Mon Seigneur Jésus, faites-moi la grâce de demander, de beaucoup demander, de demander tout ce que vous voulez que je demande; de le demander avec ferveur, charité, humilité, constance, foi, en votre nom ! Je puis, je dois demander pour tous les hommes en général, et pour chacun en particulier, d’une manière absolue, non d’une manière conditionnelle, ce que vous-même m’apprenez à demander pour tous d’une manière absolue : « Que votre nom soit sanctifié, que votre règne arrive, que votre volonté soit faite par tous les hommes sur la terre comme elle est faite par les anges au ciel »… « Donnez-nous à tous le pain de la grâce, le pain de la sainte Eucharistie, le pain qui consiste à faire sans cesse votre volonté »… « Pardonnez-nous nos offenses »… « Ne nous laissez pas succomber à la tentation »… « Délivrez-nous du péché et du démon en cette vie et en l’autre »… Toutes ces paroles reviennent à demander « le bon esprit », « la Sagesse » que Notre Seigneur nous a promis de ne jamais nous refuser… Ici il nous les fait demander formellement et absolument pour tous les hommes ; d’ailleurs nous n’aimerions pas tous les hommes « comme nous-mêmes », si nous ne tâchions d’obtenir pour eux le « bon esprit », « la sagesse », les dons du « Pater », c’est-à-dire : les seuls vrais biens… Demandons-les donc formellement, absolument, comme Jésus nous l’enseigne, pour tous les hommes, parce que nous devons aimer tous les hommes également (nous-mêmes avec eux, comme l’un d’eux, pas plus que les autres, « les autres comme nous-mêmes ») pour le motif supérieur que tous les humains sont membres de Jésus (comme matière proche ou éloignée de son corps mystique) et par conséquent portion de Jésus, c’est-à-dire dignes d’un respect et d’un amour presque infinis.
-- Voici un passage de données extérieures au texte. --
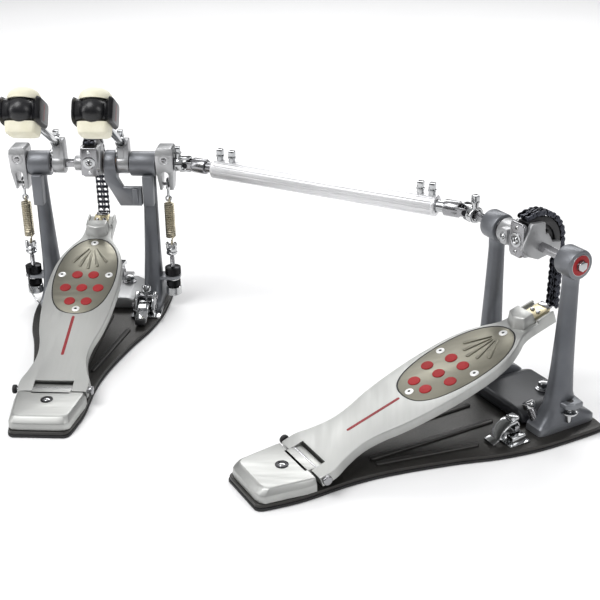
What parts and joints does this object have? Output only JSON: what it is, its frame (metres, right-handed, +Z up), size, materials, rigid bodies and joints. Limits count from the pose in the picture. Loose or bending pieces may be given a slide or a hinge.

Demandons-le ensuite plus particulièrement pour ceux dont nous sommes spécialement chargés (parents, amis, bienfaiteurs, voisins, etc.) ; et demandons-le plus particulièrement que pour tous les autres, pour nous-mêmes, parce que nous sommes chargés plus spécialement de nous-mêmes que de tous les autres [1].

[1]  M/390, sur Lc 17,5-6, en C. DE FOUCAULD, L’imitation du Bien-Aimé. Méditations sur les Saints Évangiles (2), Nouvelle Cité, Montrouge 1997, 88-91.